Well, that's the fun thing about doing these characters back in the DCU as opposed to having them off at Vertigo. Now, they're back in that shared world, so we have that opportunity. Obviously, nothing specific has been discussed because we're all just getting our books off the ground, but I think we're probably all open to it. I know Scott and I are; we just have to see how things shake down. Scott and I are very close, personally, and we share scripts and talk. I've read his first couple "Swamp Thing" scripts and he's read my first couple "Animal Man" scripts. We give each other feedback, so we're really on the same page with the direction we're both taking with those books. So yes, the potential is there, but like I said, we'll have to see how things play out and how the first year of the books turn out.
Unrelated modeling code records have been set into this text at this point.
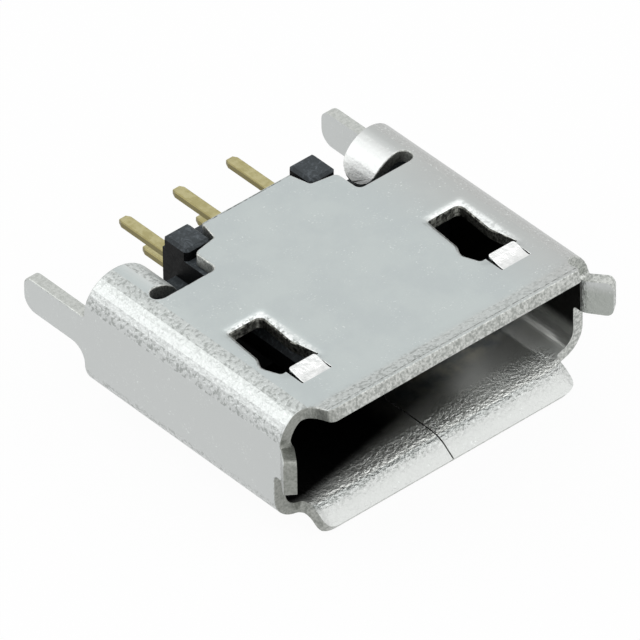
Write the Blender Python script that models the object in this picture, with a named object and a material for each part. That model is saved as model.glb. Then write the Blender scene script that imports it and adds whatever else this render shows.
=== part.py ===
# Upright micro USB socket: a folded sheet-metal shell, a moulded insulator and five contacts.
# It lies with the mouth towards -Y, the latch windows up and the board side towards +Y.
# Every length is in metres; those at the top are written as millimetres times mm.
import math

import bmesh
import bpy
from mathutils import Vector

mm = 0.001

# Shell: the folded cross-section
shell_width = 7.5 * mm
shell_height = 2.65 * mm
sheet = 0.25 * mm
top_bend_outer_radius = 0.74 * mm
low_bend_outer_radius = 0.60 * mm
low_slope_angle = math.radians(15.0)
low_slope_length = 0.35 * mm
slope_bend_outer_radius = 0.50 * mm
seam_gap = 0.03 * mm
die_roll = 0.03 * mm
die_roll_steps = 3

# Shell: edges of the tube, measured along Y from the middle of the windows' area
corner_front = -2.13 * mm
wall_front = -1.98 * mm
wall_rear = 3.25 * mm

# Shell: flares round the mouth, as (radius to mid-sheet, angle)
lip_side_setback = 0.73 * mm
lip_length = 0.62 * mm
lip_side_fillet = 0.34 * mm
lip_corner_radius = 0.12 * mm
lip_bend_radius = 0.90 * mm
lip_angle = math.radians(17.0)
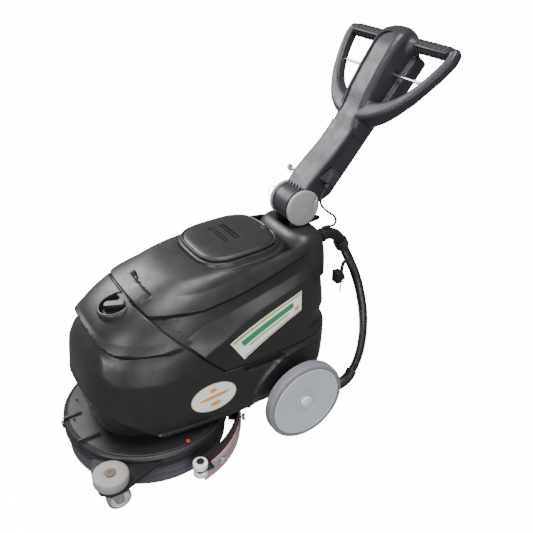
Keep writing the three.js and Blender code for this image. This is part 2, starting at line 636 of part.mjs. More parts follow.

And if two new books from DC Comics wasn't enough for you, "Essex County" is being made into a movie. You're going to stop taking my calls, aren't you?

Yes -- this is our last conversation. Definitely. [Laughs] No, that's very exciting, as well, obviously. Much like this DC stuff coming in September, it's something that's been in the works for some time and I haven't really been able to talk about it, so it's great that it all kind of hit this week. It's very exciting. John Dykstra is doing the film. His resume speaks for itself with "Star Wars" and everything else.

It's kind of cool because "Tales from the Farm" and "Essex County," the comics themselves, are sort of quiet and introspective and character driven, but the adaptation that they're looking to do is a bit more commercial. I'm kind of happy with that, because I wouldn't want someone to just directly reproduce my vision. I'd rather they just take it as a jumping-off point and do something different.